-------- Material for this exercise --------

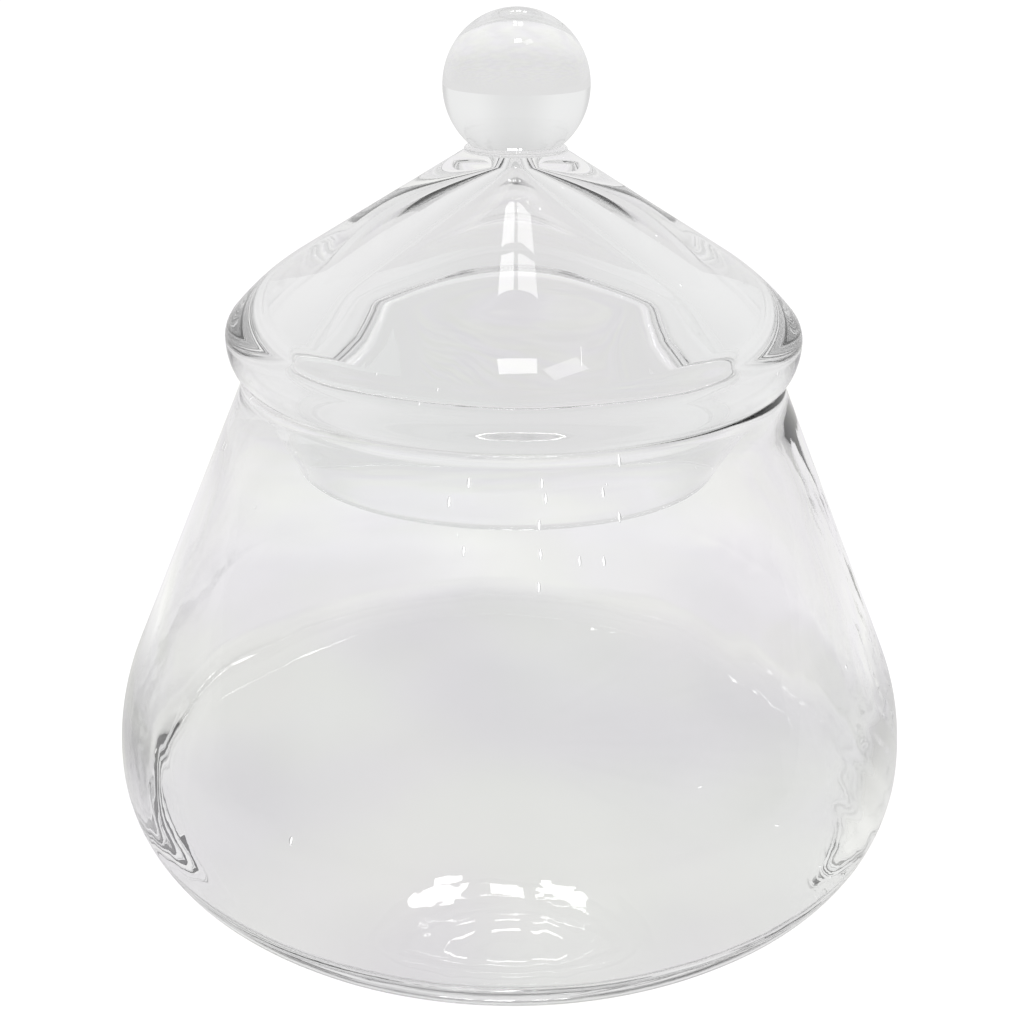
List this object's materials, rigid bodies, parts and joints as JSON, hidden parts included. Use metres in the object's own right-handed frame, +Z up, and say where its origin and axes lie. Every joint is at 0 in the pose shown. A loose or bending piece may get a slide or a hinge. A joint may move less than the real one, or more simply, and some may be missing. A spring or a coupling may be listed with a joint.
{
  "type": "apothecary jar",
  "caption": "Clear blown-glass apothecary jar: squat tapering body and a hollow cone lid with a ball knob, whose plug hangs in the mouth.",
  "frame": {"origin": "middle of the flat base, where the jar stands", "axes": "+Z up, along the axis that the jar and the lid are turned about"},
  "size_m": [0.1498, 0.1498, 0.1476],
  "materials": {
    "body_glass": "fire-polished clear glass",
    "lid_glass": "fire-polished clear glass",
    "knob_glass": "solid clear glass"
  },
  "bodies": {
    "jar": {"jar_body": "body_glass"},
    "lid": {"lid_dome": "lid_glass", "knob_collar": "knob_glass", "knob_ball": "knob_glass"}
  },
  "joints": [
    {"name": "lid_lift", "type": "slide", "parent": "jar", "child": "lid", "axis": [0, 0, 1], "range_m": [0, 0.12]}
  ]
}
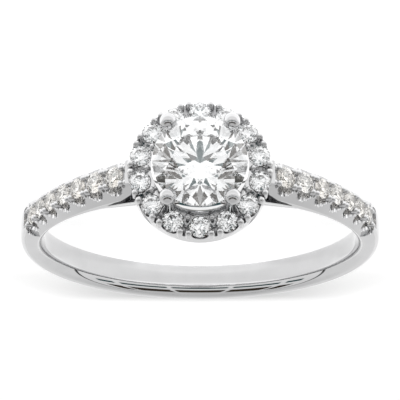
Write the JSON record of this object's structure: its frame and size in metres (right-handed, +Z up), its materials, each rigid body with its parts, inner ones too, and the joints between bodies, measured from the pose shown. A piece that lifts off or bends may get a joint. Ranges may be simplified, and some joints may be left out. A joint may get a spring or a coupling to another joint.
{
  "type": "halo ring",
  "caption": "Polished white metal finger ring with a round centre stone in four claws, a round halo of small stones and a row of small stones on each shoulder.",
  "frame": {"origin": "on the surface that the ring lies on, under the middle of its footprint", "axes": "+Z up from that surface, -Y towards the head, X across the band; the finger hole's axis leans 7.4 degrees from +Z towards +Y"},
  "size_m": [0.0198, 0.0224, 0.0071],
  "materials": {
    "metal": "mirror-polished white gold",
    "centre_stone": "clear faceted gem, table up",
    "halo_stones": "clear faceted gems",
    "shoulder_stones": "clear faceted gems, faintly warm"
  },
  "bodies": {
    "root": {"ring_mount": "metal", "centre_stone": "centre_stone", "halo_stone_1": "halo_stones", "halo_stone_2": "halo_stones", "halo_stone_3": "halo_stones", "halo_stone_4": "halo_stones", "halo_stone_5": "halo_stones", "halo_stone_6": "halo_stones", "halo_stone_7": "halo_stones", "halo_stone_8": "halo_stones", "halo_stone_9": "halo_stones", "halo_stone_10": "halo_stones", "halo_stone_11": "halo_stones", "halo_stone_12": "halo_stones", "halo_stone_13": "halo_stones", "halo_stone_14": "halo_stones", "left_shoulder_stone_1": "shoulder_stones", "left_shoulder_stone_2": "shoulder_stones", "left_shoulder_stone_3": "shoulder_stones", "left_shoulder_stone_4": "shoulder_stones", "left_shoulder_stone_5": "shoulder_stones", "left_shoulder_stone_6": "shoulder_stones", "left_shoulder_stone_7": "shoulder_stones", "right_shoulder_stone_1": "shoulder_stones", "right_shoulder_stone_2": "shoulder_stones", "right_shoulder_stone_3": "shoulder_stones", "right_shoulder_stone_4": "shoulder_stones", "right_shoulder_stone_5": "shoulder_stones", "right_shoulder_stone_6": "shoulder_stones", "right_shoulder_stone_7": "shoulder_stones"}
  },
  "joints": []
}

--------

> Task to complete:
In the material above, find each line that contains the word "handed", and select it.

> Exercise response:
List this object's materials, rigid bodies, parts and joints as JSON, hidden parts included. Use metres in the object's own right-handed frame, +Z up, and say where its origin and axes lie. Every joint is at 0 in the pose shown. A loose or bending piece may get a slide or a hinge. A joint may move less than the real one, or more simply, and some may be missing. A spring or a coupling may be listed with a joint.
Write the JSON record of this object's structure: its frame and size in metres (right-handed, +Z up), its materials, each rigid body with its parts, inner ones too, and the joints between bodies, measured from the pose shown. A piece that lifts off or bends may get a joint. Ranges may be simplified, and some joints may be left out. A joint may get a spring or a coupling to another joint.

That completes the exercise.